▸ Material provided

___

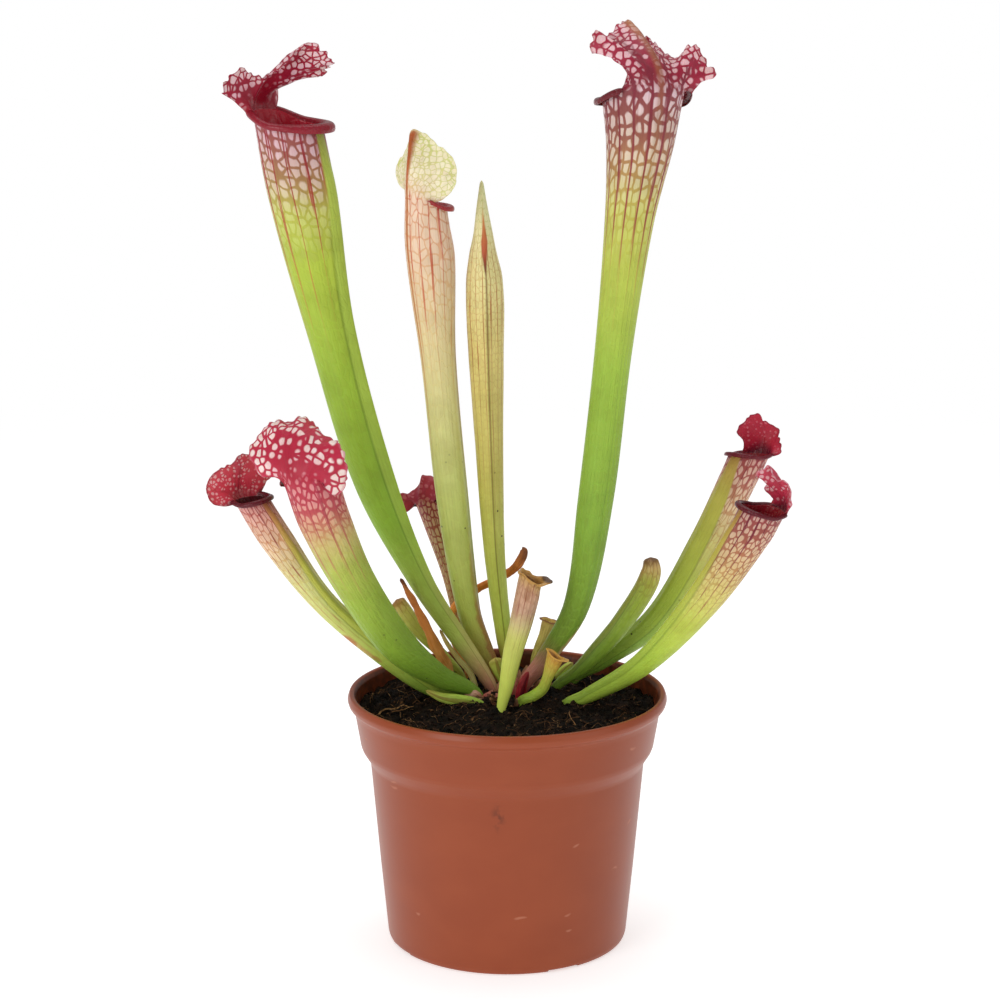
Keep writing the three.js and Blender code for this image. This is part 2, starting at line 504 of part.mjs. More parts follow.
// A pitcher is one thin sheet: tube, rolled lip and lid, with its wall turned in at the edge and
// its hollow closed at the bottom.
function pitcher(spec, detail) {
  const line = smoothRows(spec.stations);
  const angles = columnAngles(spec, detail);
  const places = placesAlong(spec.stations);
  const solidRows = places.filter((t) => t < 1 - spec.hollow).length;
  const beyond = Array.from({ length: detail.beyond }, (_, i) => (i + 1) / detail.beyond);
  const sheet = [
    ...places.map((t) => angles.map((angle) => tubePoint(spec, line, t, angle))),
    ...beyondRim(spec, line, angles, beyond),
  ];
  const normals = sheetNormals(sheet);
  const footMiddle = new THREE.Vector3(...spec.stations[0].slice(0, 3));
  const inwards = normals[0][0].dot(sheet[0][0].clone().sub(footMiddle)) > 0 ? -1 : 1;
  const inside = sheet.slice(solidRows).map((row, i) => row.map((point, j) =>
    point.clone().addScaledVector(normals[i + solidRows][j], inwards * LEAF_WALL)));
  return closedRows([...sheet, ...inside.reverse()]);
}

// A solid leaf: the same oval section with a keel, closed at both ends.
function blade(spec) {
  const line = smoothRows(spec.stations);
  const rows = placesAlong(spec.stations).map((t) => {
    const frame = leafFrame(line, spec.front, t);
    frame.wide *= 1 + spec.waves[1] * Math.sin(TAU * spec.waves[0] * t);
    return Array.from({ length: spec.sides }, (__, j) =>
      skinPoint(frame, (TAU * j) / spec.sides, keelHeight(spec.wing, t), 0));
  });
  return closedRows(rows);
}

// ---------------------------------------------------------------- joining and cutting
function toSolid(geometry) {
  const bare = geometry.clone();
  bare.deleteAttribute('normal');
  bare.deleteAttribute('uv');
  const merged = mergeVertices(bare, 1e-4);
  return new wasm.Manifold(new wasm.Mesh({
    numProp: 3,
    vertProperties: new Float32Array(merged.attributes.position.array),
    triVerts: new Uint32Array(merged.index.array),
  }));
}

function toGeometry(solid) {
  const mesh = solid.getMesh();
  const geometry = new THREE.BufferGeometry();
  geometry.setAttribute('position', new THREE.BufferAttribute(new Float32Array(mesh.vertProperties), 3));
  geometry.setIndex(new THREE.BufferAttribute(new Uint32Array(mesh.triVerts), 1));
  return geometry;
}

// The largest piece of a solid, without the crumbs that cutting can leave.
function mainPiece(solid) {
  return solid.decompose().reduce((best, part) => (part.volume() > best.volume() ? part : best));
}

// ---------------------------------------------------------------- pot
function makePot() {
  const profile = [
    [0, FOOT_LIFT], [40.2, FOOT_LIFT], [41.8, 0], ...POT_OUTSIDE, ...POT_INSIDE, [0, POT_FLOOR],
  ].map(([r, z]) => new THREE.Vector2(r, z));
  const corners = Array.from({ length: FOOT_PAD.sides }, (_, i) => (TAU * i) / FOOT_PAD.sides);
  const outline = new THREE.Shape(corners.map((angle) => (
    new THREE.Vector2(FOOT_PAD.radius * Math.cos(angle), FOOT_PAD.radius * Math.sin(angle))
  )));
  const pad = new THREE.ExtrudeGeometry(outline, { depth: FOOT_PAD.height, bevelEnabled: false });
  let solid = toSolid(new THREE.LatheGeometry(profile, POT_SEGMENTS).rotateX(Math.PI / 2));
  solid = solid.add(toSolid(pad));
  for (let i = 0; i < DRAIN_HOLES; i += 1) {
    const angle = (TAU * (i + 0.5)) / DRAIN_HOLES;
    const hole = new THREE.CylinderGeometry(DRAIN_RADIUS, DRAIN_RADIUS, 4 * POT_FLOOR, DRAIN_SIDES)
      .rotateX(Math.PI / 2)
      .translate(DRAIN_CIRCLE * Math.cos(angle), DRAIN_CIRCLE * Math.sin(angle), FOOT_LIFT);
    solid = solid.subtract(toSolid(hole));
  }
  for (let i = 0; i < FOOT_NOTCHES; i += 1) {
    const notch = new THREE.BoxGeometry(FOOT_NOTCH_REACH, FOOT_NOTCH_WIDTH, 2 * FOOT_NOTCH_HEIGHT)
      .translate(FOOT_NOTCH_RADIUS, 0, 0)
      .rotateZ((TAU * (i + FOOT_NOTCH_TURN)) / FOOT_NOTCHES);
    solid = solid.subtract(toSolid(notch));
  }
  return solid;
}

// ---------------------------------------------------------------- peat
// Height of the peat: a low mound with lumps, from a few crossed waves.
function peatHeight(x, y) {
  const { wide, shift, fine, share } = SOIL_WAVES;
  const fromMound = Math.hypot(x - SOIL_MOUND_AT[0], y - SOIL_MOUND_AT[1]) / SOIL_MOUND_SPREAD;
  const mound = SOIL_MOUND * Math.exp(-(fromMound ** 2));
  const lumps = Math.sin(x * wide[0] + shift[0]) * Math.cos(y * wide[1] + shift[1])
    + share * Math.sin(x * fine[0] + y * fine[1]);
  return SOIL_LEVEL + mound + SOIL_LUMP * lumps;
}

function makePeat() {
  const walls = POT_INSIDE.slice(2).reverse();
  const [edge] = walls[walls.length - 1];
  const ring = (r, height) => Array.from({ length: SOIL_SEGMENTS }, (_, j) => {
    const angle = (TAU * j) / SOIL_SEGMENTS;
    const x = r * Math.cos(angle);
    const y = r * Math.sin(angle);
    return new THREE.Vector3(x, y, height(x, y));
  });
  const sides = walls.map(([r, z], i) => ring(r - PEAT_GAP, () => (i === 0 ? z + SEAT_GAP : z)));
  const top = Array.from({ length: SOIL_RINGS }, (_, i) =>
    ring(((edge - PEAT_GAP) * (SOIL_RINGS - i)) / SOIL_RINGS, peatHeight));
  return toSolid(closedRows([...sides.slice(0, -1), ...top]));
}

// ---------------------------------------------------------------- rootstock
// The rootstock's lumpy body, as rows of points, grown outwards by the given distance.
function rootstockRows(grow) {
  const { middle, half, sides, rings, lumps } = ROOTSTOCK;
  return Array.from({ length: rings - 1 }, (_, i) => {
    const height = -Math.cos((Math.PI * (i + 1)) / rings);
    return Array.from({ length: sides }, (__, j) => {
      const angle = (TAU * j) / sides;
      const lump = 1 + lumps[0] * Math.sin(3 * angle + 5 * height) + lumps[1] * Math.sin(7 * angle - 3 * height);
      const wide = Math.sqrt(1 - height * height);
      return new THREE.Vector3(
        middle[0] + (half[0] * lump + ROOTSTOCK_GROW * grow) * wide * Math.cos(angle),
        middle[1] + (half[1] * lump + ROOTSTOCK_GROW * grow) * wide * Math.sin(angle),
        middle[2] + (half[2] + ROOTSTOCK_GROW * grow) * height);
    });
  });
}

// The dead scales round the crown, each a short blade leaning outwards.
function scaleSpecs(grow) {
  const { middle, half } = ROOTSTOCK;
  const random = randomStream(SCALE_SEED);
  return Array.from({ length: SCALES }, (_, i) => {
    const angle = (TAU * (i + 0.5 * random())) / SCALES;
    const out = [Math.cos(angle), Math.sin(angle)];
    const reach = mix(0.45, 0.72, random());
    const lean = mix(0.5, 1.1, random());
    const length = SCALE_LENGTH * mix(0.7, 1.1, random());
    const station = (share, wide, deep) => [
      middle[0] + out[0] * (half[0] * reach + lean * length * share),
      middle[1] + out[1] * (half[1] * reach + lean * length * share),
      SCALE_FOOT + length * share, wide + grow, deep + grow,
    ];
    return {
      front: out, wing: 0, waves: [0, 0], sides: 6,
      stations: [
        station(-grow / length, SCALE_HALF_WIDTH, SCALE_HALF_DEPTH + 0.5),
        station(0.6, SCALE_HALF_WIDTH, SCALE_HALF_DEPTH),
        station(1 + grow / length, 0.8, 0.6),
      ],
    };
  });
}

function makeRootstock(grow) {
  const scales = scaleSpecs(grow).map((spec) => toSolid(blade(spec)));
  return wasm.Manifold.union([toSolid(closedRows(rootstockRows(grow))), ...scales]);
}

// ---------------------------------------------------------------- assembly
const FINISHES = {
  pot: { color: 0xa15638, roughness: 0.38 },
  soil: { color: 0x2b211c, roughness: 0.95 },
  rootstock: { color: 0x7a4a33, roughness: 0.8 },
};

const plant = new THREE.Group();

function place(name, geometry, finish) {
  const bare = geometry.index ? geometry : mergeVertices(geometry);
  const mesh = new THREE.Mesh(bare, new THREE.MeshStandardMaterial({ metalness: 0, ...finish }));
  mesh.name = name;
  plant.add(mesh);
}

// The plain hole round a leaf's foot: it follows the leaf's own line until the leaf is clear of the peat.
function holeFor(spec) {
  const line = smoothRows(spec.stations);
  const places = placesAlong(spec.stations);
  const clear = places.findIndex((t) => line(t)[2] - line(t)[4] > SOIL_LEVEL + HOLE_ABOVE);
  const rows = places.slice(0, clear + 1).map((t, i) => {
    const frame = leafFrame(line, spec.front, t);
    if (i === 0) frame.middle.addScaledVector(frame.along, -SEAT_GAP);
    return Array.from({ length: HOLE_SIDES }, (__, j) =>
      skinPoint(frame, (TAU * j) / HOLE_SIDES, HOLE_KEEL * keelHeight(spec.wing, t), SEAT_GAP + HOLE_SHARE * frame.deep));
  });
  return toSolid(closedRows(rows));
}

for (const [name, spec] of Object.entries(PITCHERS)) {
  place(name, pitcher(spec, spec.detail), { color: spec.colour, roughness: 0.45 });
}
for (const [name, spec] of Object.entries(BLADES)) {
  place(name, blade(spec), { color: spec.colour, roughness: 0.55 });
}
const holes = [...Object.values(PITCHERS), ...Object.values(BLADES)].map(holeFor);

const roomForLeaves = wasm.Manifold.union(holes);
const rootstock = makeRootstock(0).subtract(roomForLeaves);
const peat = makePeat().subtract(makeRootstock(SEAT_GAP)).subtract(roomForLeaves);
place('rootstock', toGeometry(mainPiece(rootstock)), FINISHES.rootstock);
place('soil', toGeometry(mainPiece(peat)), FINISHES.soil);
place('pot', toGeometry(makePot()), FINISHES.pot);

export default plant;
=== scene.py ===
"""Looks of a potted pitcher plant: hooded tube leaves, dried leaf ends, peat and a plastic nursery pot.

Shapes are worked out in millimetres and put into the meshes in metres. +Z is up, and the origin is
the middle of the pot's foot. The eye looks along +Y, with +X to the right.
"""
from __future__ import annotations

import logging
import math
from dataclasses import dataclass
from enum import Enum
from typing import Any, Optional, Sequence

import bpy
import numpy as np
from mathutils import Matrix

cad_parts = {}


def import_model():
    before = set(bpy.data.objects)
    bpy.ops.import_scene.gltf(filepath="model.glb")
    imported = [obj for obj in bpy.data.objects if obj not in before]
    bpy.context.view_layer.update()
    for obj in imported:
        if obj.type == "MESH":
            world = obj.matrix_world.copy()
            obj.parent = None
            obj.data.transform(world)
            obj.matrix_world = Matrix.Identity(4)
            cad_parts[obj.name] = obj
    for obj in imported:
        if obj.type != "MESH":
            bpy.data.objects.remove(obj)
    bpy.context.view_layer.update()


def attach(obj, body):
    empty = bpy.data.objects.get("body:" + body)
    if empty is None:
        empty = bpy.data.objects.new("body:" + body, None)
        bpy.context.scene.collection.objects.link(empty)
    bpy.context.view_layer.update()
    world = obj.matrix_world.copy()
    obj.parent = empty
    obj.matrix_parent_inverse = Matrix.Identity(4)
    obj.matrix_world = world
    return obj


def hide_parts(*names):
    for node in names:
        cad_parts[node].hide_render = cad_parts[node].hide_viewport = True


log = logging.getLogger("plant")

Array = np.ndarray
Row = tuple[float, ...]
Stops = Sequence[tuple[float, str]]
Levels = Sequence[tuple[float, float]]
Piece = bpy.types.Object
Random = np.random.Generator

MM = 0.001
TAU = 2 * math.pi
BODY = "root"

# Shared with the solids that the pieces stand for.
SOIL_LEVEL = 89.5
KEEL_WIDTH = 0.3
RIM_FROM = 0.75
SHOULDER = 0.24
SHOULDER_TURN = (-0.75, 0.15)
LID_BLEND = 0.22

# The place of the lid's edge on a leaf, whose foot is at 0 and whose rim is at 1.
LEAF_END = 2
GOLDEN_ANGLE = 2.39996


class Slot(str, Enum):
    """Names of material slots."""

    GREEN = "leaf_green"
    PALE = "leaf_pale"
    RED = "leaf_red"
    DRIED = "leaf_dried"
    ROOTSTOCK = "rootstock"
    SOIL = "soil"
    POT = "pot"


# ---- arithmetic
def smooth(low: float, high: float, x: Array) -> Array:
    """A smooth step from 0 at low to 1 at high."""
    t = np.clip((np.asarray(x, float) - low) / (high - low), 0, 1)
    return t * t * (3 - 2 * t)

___

▸ Task description
Both the line with "const roomForLeaves = wasm.Manifold.union(holes);" and the line with "from __future__ import annotations" belong in the extract, along with every line between them; set down those lines exactly and only.

▸ Solved exercise
const roomForLeaves = wasm.Manifold.union(holes);
const rootstock = makeRootstock(0).subtract(roomForLeaves);
const peat = makePeat().subtract(makeRootstock(SEAT_GAP)).subtract(roomForLeaves);
place('rootstock', toGeometry(mainPiece(rootstock)), FINISHES.rootstock);
place('soil', toGeometry(mainPiece(peat)), FINISHES.soil);
place('pot', toGeometry(makePot()), FINISHES.pot);

export default plant;
=== scene.py ===
"""Looks of a potted pitcher plant: hooded tube leaves, dried leaf ends, peat and a plastic nursery pot.

Shapes are worked out in millimetres and put into the meshes in metres. +Z is up, and the origin is
the middle of the pot's foot. The eye looks along +Y, with +X to the right.
"""
from __future__ import annotations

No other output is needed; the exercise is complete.